Dopływamy do cywilizacji.
Wycięta połać lasu.
Podwodny pień.
... i kolejny.
Drzewo powalone przez wiatr (wiatrołom)...
...i kolejne przez bobry.
Kolejny wiatrołom.
Woda na bagnie spiętrzona przez bobry. Różnica poziomów ok. półtora
metra.
Dopływamy do kolejnej linii energetycznej.
Znak informujący o 2 liniach energetycznych na wysokości 10m nad lustrem
wody.
Kolejne żeremię...
...i pomost na sprzedaż.
Pusty teren wielu działek budowlanych, które nie znalazły nabywców
- pilnie strzeżony przez kamery telewizji przemysłowej.
Dopływamy do mostu drogowego (droga do wsi Przytuły).
Pod mostem sporo ostrych kamieni.
Dopływamy do jeziora Pozezdrze.
Kolejne żeremie.
Prowizoryczny pomost wędkarski.
Na jeziorze Pozezdrze...
...napotykamy na sieci ustawione w poprzek rzeki bez żadnego przepustu.
Na jeziorze Pozezdrze.
Kajakarze na jeziorze zmagają się z wiatrem...
...i falą.
Kolejna linia energetyczna.
Resztki drewnianego mostu.
Wędkarz.
Lilie wodne.
Dopływamy do jeziora Wilkus.
Posiadłości letniskowe.
Przy brzegach sporo niebezpiecznych dla skutera wystających z wody
gałęzi.
W dordze do śluzy Przerwanki jedna z takich gałęzi dostając się do
turbiny blokuje ją.
Na wolnych obrotach wracamy do plaży przy osadzie Wilkus.
Gałęzi nie udaje się wyciągnąć bez użycia narzędzi.
Dzięki uprzejmości miejscowych mieszkańców udaje nam się dotrzeć do
Ogonek,
gdzie zostało auto z lawetą.
Skuter wraca na lawecie.
Podsumowując.

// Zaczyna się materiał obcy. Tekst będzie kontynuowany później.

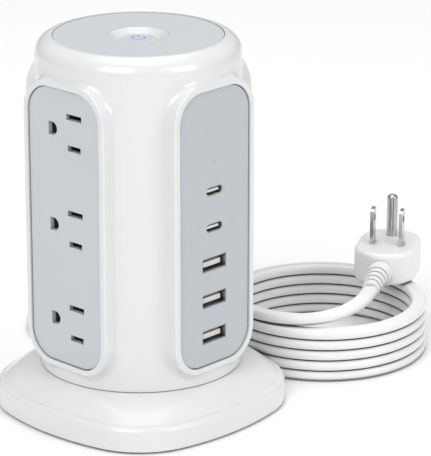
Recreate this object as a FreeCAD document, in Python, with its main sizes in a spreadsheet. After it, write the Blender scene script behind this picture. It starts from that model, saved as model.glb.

Rzeka Sapina nie jest najlepszym miejscem dla motorowodniaków.
Wrócimy tam jeszcze na pewno... ale kajakiem. Skuter udało się przywrócić
do pełnej sprawności po wyjęciu z turbiny patyka wielkości kciuka... Do
zobaczenia na szlaku kajakowym rzeki Sapina.